* _WHAT YOU ARE ASKED TO DO_:
Identify the lines that contain the string "axes" and copy all of them.
BEGIN MATERIAL
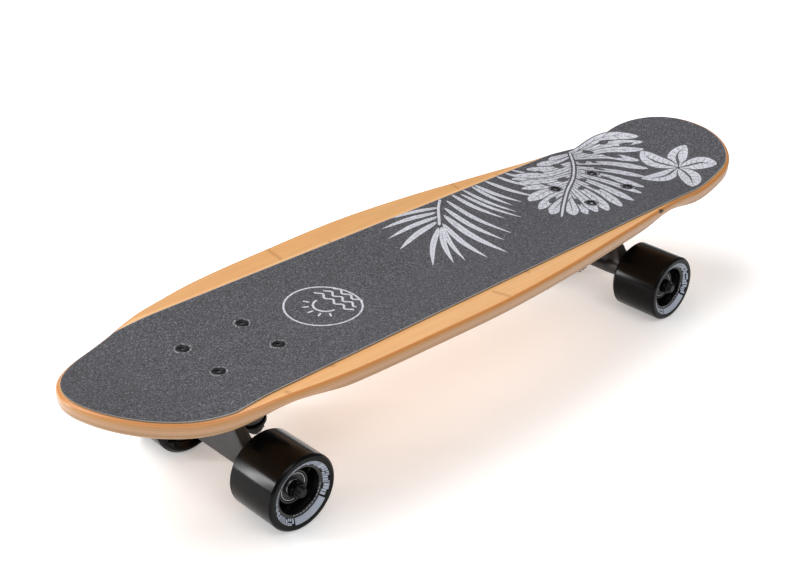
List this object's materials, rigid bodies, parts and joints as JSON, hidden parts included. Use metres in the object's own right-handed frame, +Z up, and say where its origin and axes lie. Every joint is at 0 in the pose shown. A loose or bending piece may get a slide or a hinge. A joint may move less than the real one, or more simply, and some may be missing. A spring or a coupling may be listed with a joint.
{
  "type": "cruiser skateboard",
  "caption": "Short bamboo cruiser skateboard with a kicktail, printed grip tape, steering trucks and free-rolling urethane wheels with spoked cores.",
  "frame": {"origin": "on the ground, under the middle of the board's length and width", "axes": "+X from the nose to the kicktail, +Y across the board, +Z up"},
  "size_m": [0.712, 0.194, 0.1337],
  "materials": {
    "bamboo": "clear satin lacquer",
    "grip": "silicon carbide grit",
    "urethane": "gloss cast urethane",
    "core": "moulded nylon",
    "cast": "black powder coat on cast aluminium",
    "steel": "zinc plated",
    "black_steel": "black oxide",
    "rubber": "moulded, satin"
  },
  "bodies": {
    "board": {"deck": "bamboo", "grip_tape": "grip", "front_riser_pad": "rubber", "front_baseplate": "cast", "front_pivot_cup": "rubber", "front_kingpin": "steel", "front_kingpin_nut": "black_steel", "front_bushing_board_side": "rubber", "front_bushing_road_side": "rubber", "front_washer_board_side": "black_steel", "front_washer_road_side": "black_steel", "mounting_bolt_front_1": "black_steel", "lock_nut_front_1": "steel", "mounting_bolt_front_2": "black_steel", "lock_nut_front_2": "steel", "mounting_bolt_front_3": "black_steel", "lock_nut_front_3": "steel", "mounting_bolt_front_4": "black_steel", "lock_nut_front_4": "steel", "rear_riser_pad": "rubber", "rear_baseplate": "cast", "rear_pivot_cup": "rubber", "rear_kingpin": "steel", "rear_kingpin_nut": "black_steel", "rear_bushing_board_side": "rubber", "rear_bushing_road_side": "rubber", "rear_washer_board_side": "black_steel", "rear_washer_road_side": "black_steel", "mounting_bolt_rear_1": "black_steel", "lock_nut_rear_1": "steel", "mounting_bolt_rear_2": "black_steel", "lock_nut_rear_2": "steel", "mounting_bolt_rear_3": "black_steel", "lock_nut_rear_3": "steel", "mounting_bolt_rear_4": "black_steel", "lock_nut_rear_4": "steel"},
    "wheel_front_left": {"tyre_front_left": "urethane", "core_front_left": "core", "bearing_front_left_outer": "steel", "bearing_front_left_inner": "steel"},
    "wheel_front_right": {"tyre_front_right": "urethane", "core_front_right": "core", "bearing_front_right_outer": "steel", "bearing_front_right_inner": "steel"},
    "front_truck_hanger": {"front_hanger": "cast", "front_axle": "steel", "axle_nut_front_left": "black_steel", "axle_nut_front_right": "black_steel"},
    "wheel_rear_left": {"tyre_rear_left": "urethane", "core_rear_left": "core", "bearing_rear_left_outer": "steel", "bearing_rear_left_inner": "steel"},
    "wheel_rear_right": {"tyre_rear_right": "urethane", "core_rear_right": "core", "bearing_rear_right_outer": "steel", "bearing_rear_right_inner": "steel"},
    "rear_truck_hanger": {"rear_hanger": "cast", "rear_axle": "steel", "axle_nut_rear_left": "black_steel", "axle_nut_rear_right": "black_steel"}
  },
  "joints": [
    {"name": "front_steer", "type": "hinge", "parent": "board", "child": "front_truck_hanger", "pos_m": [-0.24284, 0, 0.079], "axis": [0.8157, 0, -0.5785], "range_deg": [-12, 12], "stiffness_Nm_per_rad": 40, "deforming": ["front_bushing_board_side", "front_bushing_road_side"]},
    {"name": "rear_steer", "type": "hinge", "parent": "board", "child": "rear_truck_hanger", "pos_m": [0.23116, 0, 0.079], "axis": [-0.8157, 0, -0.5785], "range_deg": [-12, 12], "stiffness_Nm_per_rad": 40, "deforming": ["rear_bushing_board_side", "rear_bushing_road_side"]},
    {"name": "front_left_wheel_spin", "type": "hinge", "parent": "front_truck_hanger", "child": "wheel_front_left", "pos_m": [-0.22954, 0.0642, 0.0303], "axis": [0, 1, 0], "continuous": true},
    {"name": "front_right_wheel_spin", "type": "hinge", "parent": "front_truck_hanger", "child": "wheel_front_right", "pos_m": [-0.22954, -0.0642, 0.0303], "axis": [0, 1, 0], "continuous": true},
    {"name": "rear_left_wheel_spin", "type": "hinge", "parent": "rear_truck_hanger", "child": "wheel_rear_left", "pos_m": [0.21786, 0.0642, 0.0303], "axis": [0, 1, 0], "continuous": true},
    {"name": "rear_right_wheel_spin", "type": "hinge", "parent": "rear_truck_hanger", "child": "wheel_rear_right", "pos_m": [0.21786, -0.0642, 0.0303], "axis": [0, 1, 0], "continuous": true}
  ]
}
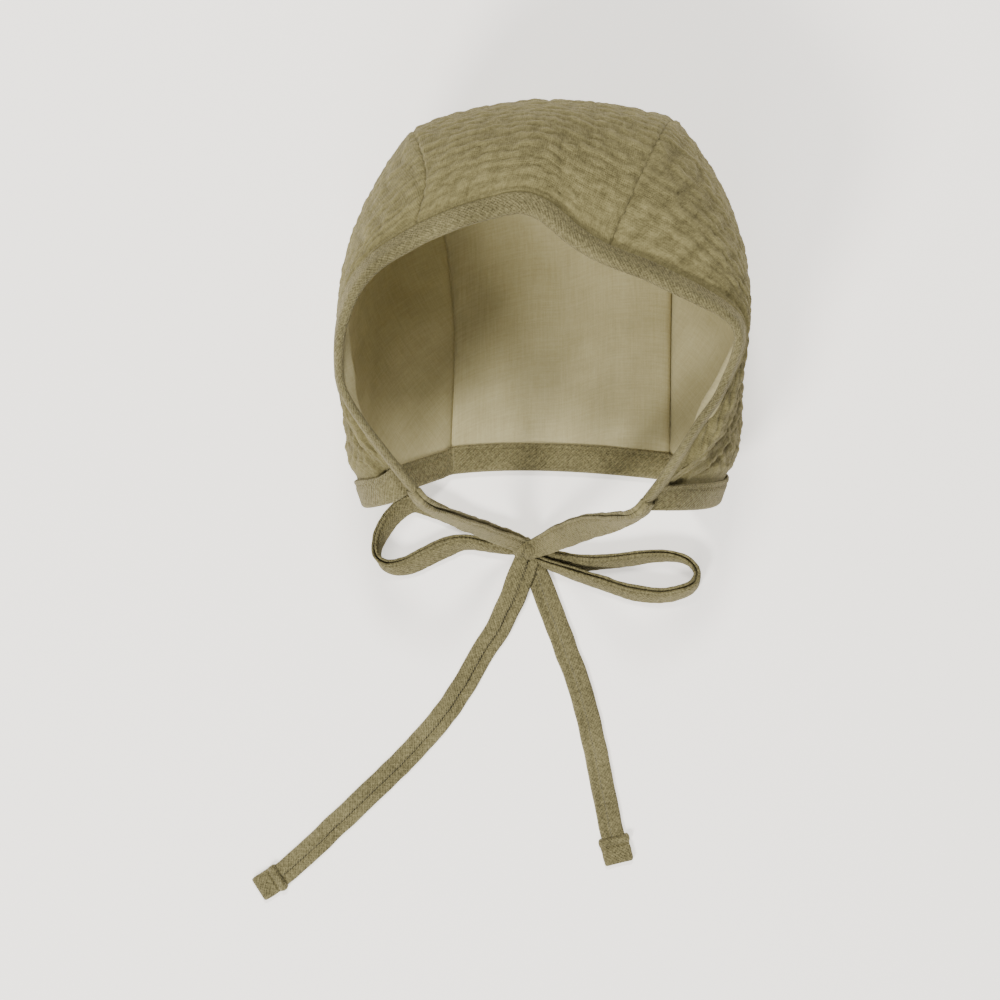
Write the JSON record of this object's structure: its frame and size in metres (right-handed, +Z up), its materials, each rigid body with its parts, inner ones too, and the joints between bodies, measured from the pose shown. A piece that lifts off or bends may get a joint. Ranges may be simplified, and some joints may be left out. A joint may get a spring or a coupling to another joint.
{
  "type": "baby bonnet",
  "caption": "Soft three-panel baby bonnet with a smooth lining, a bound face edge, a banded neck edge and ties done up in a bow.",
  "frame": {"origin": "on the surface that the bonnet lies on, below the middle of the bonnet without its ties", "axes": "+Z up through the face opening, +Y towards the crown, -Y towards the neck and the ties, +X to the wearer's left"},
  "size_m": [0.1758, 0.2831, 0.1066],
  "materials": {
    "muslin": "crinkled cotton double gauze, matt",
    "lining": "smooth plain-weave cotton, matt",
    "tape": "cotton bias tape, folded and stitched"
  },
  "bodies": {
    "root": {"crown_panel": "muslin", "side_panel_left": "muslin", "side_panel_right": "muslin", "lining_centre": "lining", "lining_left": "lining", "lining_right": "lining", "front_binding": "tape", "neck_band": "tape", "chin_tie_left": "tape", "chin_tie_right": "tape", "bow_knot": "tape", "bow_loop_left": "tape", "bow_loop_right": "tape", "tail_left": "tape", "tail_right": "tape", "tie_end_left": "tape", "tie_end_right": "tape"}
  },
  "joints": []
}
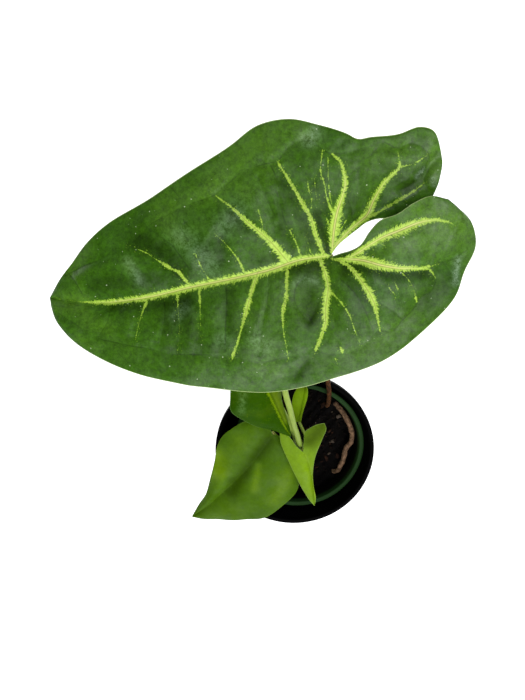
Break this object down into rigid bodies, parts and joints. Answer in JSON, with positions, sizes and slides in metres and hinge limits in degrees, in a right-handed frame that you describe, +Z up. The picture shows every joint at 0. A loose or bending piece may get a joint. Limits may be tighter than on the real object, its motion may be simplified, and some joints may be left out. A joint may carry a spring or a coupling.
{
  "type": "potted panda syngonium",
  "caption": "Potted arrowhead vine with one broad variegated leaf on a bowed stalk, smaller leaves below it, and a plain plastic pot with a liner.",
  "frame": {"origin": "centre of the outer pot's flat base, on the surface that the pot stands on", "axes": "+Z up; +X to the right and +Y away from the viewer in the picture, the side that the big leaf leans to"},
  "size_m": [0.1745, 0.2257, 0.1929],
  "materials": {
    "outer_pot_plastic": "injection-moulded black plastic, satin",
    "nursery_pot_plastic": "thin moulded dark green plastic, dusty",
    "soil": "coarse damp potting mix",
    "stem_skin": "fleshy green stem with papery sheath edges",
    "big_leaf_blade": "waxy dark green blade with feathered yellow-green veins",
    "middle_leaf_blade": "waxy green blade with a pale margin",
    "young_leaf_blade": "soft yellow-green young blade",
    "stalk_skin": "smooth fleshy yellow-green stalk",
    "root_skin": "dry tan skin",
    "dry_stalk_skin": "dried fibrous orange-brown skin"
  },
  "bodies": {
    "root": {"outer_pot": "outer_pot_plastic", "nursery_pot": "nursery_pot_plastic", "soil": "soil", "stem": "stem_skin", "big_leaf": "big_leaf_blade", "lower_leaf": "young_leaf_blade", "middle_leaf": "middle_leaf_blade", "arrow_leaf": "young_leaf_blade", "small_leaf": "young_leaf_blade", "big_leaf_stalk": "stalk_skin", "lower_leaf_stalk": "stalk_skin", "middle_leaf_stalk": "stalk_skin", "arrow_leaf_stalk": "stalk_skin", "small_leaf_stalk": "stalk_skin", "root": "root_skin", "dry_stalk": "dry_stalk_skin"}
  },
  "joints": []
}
END MATERIAL
BEGIN MATERIAL
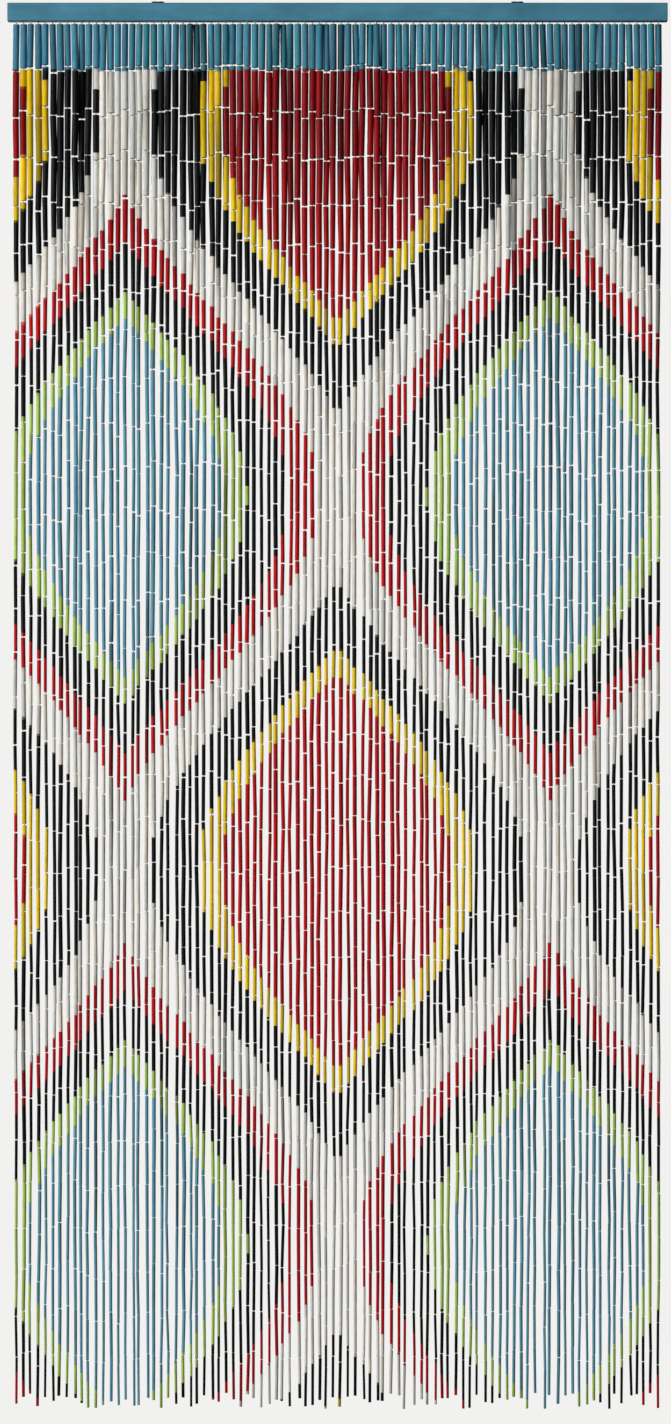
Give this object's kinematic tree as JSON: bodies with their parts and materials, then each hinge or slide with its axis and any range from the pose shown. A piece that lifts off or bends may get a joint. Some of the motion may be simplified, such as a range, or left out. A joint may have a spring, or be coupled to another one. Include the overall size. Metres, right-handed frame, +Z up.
END MATERIAL
BEGIN MATERIAL
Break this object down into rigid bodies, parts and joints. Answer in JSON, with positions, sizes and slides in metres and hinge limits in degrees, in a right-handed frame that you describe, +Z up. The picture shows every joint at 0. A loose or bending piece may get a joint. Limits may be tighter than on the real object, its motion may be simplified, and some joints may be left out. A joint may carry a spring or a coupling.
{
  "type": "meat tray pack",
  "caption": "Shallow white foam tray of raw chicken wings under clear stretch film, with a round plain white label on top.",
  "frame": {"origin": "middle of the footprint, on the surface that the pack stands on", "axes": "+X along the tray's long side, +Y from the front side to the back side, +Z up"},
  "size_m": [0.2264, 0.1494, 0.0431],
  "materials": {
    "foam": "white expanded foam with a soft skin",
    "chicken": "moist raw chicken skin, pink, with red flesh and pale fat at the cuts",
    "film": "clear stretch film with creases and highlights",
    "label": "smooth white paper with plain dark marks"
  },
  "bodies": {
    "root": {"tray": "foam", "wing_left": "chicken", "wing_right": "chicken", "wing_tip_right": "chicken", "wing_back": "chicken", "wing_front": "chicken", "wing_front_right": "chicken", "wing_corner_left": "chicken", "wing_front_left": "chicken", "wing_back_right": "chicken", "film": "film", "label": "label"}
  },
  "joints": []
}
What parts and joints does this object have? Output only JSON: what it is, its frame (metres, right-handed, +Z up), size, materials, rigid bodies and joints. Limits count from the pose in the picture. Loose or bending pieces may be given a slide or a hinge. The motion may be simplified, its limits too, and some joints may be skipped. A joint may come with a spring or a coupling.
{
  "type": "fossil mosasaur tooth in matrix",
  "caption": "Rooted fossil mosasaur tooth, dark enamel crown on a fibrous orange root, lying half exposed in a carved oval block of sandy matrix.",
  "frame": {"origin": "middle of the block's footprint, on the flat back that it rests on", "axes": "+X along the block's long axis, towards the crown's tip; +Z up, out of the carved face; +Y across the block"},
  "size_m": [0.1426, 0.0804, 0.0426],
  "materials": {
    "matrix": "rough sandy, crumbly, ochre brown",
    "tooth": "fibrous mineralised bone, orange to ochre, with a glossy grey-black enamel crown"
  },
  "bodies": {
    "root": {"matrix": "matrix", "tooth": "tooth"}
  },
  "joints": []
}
END MATERIAL
* _RESPONSE_:
List this object's materials, rigid bodies, parts and joints as JSON, hidden parts included. Use metres in the object's own right-handed frame, +Z up, and say where its origin and axes lie. Every joint is at 0 in the pose shown. A loose or bending piece may get a slide or a hinge. A joint may move less than the real one, or more simply, and some may be missing. A spring or a coupling may be listed with a joint.
  "frame": {"origin": "on the ground, under the middle of the board's length and width", "axes": "+X from the nose to the kicktail, +Y across the board, +Z up"},
  "frame": {"origin": "on the surface that the bonnet lies on, below the middle of the bonnet without its ties", "axes": "+Z up through the face opening, +Y towards the crown, -Y towards the neck and the ties, +X to the wearer's left"},
  "frame": {"origin": "centre of the outer pot's flat base, on the surface that the pot stands on", "axes": "+Z up; +X to the right and +Y away from the viewer in the picture, the side that the big leaf leans to"},
  "frame": {"origin": "middle of the footprint, on the surface that the pack stands on", "axes": "+X along the tray's long side, +Y from the front side to the back side, +Z up"},
  "frame": {"origin": "middle of the block's footprint, on the flat back that it rests on", "axes": "+X along the block's long axis, towards the crown's tip; +Z up, out of the carved face; +Y across the block"},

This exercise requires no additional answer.